Below are some entries. Copy each line that holds the string "this".

SOURCE DATA:
- - - - - - -

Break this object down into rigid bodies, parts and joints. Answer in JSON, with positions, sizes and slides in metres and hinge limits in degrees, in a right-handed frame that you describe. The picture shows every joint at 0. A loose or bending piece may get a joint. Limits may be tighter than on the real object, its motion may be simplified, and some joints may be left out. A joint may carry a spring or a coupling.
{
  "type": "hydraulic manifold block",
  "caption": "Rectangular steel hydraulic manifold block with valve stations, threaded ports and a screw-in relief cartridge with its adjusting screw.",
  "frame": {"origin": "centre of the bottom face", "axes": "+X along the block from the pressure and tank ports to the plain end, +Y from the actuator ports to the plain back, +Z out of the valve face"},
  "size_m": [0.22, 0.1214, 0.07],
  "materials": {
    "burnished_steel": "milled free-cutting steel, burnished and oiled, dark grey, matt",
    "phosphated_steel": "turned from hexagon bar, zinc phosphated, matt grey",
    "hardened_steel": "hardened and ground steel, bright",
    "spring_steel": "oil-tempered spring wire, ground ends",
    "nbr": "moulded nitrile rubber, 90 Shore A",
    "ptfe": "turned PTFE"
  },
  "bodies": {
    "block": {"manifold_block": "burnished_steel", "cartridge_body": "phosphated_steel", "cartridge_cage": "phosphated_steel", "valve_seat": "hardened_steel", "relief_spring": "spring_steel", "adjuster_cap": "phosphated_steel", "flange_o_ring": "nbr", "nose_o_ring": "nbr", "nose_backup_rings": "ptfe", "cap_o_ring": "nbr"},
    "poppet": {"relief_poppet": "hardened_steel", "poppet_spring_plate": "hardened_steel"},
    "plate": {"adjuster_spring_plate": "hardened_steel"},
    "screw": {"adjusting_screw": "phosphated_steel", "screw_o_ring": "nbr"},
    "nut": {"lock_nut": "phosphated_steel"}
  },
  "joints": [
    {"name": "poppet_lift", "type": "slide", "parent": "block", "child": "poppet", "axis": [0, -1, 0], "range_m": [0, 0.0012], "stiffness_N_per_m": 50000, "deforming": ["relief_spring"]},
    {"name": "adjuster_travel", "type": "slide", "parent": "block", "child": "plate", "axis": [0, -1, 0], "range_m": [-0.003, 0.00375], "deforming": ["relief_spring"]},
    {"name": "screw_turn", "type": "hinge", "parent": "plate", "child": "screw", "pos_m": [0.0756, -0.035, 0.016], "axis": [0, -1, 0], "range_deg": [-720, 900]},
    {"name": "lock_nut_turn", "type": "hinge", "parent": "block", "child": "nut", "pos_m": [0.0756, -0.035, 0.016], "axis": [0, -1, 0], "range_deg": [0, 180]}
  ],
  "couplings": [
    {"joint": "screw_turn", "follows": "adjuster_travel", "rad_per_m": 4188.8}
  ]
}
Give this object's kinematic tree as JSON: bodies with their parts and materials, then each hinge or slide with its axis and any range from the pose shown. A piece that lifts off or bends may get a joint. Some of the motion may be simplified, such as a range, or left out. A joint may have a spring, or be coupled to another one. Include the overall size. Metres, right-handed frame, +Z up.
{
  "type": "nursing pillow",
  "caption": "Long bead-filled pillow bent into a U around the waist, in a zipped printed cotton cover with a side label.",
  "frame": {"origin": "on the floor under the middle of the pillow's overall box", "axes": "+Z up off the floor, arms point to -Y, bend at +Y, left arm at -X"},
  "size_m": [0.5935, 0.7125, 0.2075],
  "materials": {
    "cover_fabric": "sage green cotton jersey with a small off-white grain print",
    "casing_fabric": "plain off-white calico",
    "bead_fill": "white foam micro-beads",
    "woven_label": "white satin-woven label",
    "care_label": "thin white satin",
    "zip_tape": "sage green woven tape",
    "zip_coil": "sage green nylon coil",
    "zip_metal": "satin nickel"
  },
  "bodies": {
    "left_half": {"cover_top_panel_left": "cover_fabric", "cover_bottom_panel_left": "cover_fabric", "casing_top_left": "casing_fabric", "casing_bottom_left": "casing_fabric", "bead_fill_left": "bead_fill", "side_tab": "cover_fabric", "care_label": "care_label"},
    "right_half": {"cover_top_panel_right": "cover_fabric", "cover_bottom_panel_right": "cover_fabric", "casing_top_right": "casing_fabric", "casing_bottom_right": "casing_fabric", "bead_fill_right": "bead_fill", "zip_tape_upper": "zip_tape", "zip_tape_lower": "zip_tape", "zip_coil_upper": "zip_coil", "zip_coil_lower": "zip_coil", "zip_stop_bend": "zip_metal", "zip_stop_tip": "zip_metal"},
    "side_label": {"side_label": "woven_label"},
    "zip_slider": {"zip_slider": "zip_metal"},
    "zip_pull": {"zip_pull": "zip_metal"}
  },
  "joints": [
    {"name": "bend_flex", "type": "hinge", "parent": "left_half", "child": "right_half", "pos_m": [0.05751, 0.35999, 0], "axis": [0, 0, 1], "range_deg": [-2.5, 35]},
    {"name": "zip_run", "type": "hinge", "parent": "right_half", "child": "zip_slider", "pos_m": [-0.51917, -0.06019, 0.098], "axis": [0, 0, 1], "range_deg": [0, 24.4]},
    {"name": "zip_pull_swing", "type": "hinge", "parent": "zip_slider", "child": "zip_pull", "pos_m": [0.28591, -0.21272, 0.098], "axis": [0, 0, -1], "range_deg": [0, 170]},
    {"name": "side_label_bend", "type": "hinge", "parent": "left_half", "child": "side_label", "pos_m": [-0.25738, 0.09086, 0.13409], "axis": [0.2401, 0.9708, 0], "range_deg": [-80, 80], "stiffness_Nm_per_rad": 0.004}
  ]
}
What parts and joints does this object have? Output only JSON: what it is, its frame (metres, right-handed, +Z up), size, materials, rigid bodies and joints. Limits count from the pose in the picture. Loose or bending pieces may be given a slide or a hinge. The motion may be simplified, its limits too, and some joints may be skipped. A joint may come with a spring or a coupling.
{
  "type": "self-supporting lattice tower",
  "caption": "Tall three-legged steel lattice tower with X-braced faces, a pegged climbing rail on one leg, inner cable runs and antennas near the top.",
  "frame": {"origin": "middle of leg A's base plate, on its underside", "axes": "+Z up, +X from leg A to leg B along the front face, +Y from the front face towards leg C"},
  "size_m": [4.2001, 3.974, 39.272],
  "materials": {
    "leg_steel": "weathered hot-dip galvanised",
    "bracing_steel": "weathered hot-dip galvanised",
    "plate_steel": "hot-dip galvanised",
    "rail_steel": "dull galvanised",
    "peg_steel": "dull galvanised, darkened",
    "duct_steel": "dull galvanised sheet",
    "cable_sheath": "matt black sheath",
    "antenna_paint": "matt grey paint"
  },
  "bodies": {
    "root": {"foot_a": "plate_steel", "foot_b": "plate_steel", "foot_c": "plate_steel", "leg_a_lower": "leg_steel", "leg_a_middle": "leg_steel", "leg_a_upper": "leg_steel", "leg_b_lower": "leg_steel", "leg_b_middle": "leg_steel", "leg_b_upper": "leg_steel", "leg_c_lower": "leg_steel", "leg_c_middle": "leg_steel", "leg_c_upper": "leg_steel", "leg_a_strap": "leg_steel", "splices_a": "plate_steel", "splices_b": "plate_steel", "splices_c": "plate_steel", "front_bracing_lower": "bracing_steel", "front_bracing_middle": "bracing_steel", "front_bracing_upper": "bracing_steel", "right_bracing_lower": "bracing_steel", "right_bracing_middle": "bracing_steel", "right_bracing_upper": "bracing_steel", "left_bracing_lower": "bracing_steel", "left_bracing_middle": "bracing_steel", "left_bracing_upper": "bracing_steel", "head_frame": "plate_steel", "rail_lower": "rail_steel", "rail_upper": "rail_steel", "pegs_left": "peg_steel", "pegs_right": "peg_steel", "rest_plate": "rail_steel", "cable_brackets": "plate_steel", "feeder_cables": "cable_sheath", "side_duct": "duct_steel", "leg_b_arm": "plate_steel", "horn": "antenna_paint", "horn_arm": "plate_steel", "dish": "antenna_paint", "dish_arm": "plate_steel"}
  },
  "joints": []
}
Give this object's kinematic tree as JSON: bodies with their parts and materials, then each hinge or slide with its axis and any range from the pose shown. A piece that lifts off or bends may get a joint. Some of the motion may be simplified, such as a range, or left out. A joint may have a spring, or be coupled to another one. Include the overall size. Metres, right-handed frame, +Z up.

- - - - - - -

TASK RESPONSE:
Break this object down into rigid bodies, parts and joints. Answer in JSON, with positions, sizes and slides in metres and hinge limits in degrees, in a right-handed frame that you describe. The picture shows every joint at 0. A loose or bending piece may get a joint. Limits may be tighter than on the real object, its motion may be simplified, and some joints may be left out. A joint may carry a spring or a coupling.
Give this object's kinematic tree as JSON: bodies with their parts and materials, then each hinge or slide with its axis and any range from the pose shown. A piece that lifts off or bends may get a joint. Some of the motion may be simplified, such as a range, or left out. A joint may have a spring, or be coupled to another one. Include the overall size. Metres, right-handed frame, +Z up.
What parts and joints does this object have? Output only JSON: what it is, its frame (metres, right-handed, +Z up), size, materials, rigid bodies and joints. Limits count from the pose in the picture. Loose or bending pieces may be given a slide or a hinge. The motion may be simplified, its limits too, and some joints may be skipped. A joint may come with a spring or a coupling.
Give this object's kinematic tree as JSON: bodies with their parts and materials, then each hinge or slide with its axis and any range from the pose shown. A piece that lifts off or bends may get a joint. Some of the motion may be simplified, such as a range, or left out. A joint may have a spring, or be coupled to another one. Include the overall size. Metres, right-handed frame, +Z up.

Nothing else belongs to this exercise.